VIVRE CHAQUE JOUR QUI NOUS EST DONNE
J’ai 75 ans et chaque jour qui s’offre à moi, je le vis comme un don. Don de la vie que j’ai reçue. Je vis d’abord dans la reconnaissance de ce qu’elle m’a apporté : par mes parents, mes amis, par ceux qui m’ont formé et permis de découvrir ce que j’ai pu donner à mon tour. Nous sommes des êtres de relation.
Mais nous sommes aussi ce que nous devenons par le travail sur soi et le service des autres. Croyant, je m’inspire de cette parole du Christ : « Le plus grand parmi vous sera votre serviteur ». Philosophe, je ne vis pas chaque jour dans la perspective de ma fin prochaine, mais dans le souci de vivre ce jour-là le mieux possible. Il ne s’agit pas d’ajouter des jours à la vie mais d’ajouter de la vie à chaque jour. La joie de vivre d’un jour l’emportera toujours sur la quantité des jours sans joie.
Ne programmons pas la vie. Accueillons-la comme elle est à l’âge où nous sommes, en acceptant ses limites, son déclin progressif, ses infirmités. Nous sommes vulnérables. C’est notre condition. Nous ne sommes pas immortels, c’est aussi notre condition.
Le piège majeur qui nous est tendu aujourd’hui, c’est de nous faire croire que le plus important est de vivre le plus longtemps possible. La publicité en fait une obsession. L’allongement de l’espérance de vie est certes un fait, mais il est faux de penser qu’à 75 ans on se sent comme à 50, qu’à 90 ans on se sentira comme à 75. C’est un leurre. On peut arriver à 100 ans, mais combien y arrivent et dans quel état ? Biologiquement, nos gènes nous inscrivent dans une longévité restreinte : 80 ans, c’est déjà bien. Quant au remède miracle qui régénèrerait nos cellules, nos organes, pour nous laisser entrevoir l’immortalité sur terre, c’est encore un leurre. C’est prendre ce rêve pour la réalité.
Soyons lucides devant la mort, oui, mais travaillons à être sereins. Comme disait Montaigne : « La mort est le bout, non le but de la vie ». Socrate ne craignit pas la mort. Il eut à 70 ans la sagesse de considérer la mort comme une nouvelle naissance. Naissance à quoi ? A la vie éternelle de l’âme. Ce fut certes là une conviction de nature philosophique. Comme celle de Bouddha entrevoyant l’Eveil suprême, le Nirvana.
Mais apprendre à mourir est aussi une question de foi. Avec mes frères chrétiens, je crois que Dieu nous aime infiniment et pour toujours. Et qu’il nous promet la résurrection : si Jésus-Christ a traversé la mort, ce fut pour en sortir vivant. C’est lui le gage de cette espérance.
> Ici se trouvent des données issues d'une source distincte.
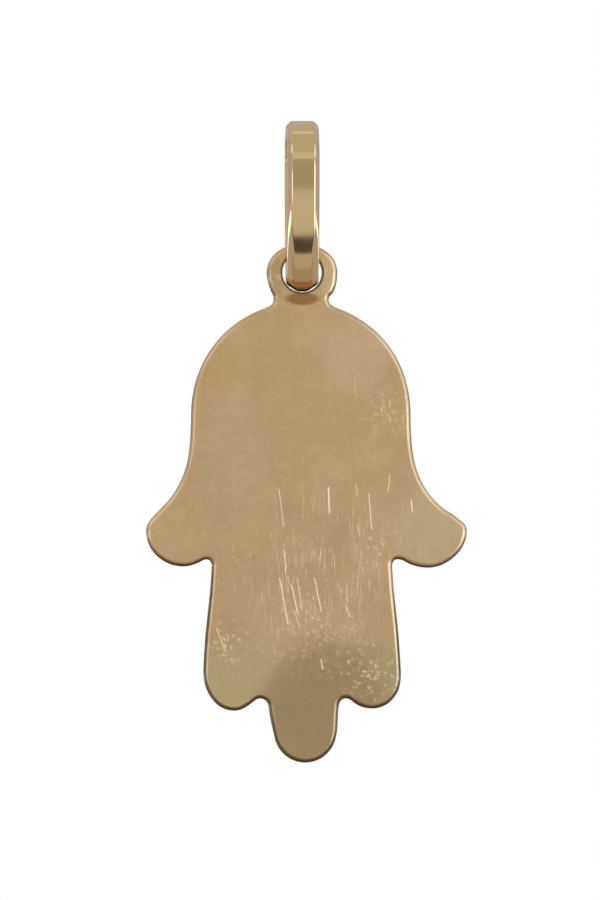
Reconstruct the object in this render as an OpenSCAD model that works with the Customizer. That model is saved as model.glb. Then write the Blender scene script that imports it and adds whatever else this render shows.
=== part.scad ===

Avec lui et comme lui, je traverserai la mort. Mais je souhaite vivre ce moment dans la perspective de la rencontre suprême : être accueilli dans l’amour par Celui qui m’a créé et voulu comme il a créé et voulu tous ceux que j’aime et que je retrouverai en lui. Ce mystère dépasse ma raison car l’amour ne se démontre pas, surtout celui-là. Mais je me sens invité à le vivre dans la gratitude et l’humilité.